Earlier in the year, Canada’s Immigration Minister John McCallum told reporters that refugees are not “jumping the queue” over Canadians waiting for housing and social support.
Canada plans to double its usual refugee total in 2016 to 50,000, but that includes about 19,000 Syrians who entered Canada as part of the initial 25,000 pledge. The government does not have specific targets for the makeup of the increased quota of refugees in terms of Syrian versus non-Syrian.
Welcoming Syrian refugees, is a part of Canada’s international obligation, said Remi Lariviere, a spokesperson with Immigration, Refugees, and Citizenship Canada.
“Resettling refugees is a proud part of Canada’s humanitarian tradition.
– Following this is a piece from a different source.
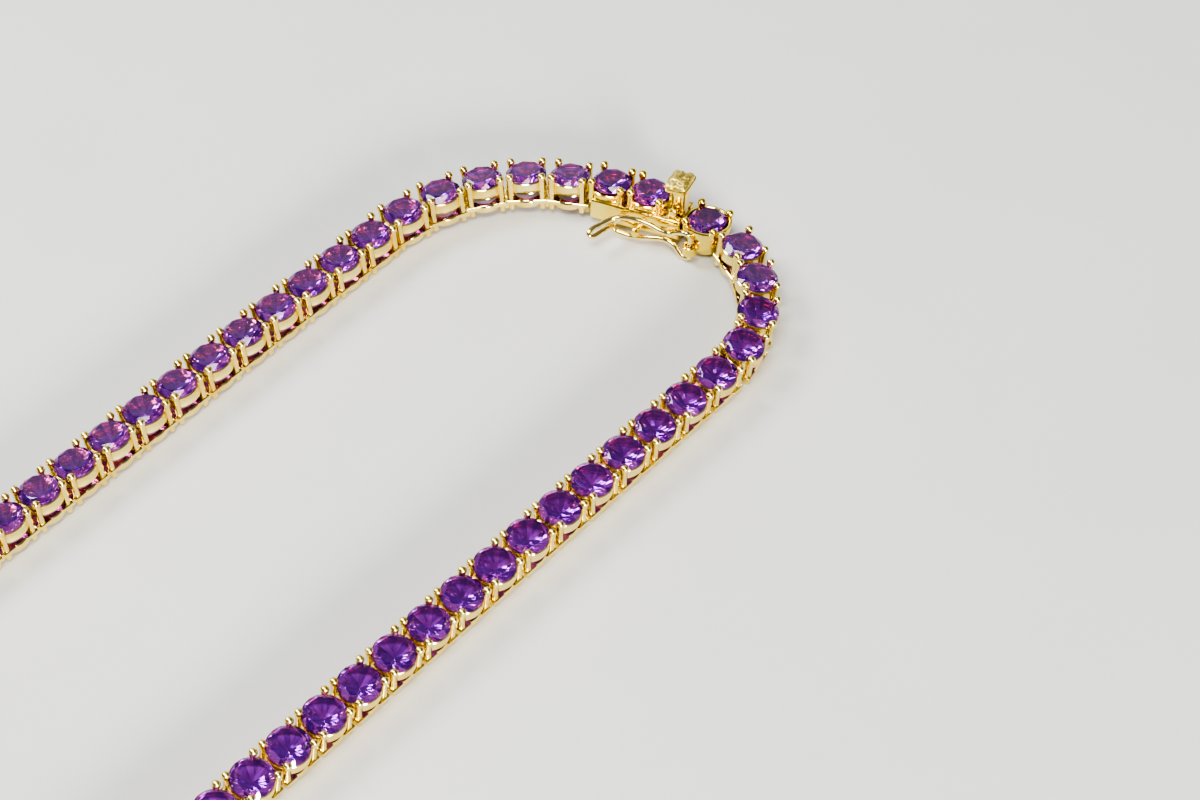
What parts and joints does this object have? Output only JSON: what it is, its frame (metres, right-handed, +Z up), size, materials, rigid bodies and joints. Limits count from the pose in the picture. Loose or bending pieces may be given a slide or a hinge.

It demonstrates to the world that we have a shared responsibility to help those who are displaced, persecuted, and most in need of protection,” Lariviere said.
Of the over 26,000 Syrian refugees that have landed in Canada since last November, around 15,000 came through the government-assisted refugee program, while the rest came through private sponsors or a visa referral program—under which refugees are referred by the UNHCR, and government and private sponsors split the tab on supporting them.
The private sponsorship program was first initiated in Canada in the late 1970s to help bring in more Vietnamese “boat people” fleeing the communist regime in Vietnam.
Canada’s use of private sponsors has led to calls by some in the United States for the government to reintroduce the Private Sector Initiative, enacted in the 1980s by president Ronald Reagan, that used private sector funding to support refugees.
According to the U.S. Department of State, the Obama administration has committed to resettling at least 10,000 Syrian refugees in the fiscal year of 2016, and expanding the total number of refugees from around the world to 100,000 by the end of the 2017 fiscal year, an increase of over 40 percent compared to 2015. The government has also created a program for U.S. citizens and permanent residents to file refugee applications for their Syrian family members.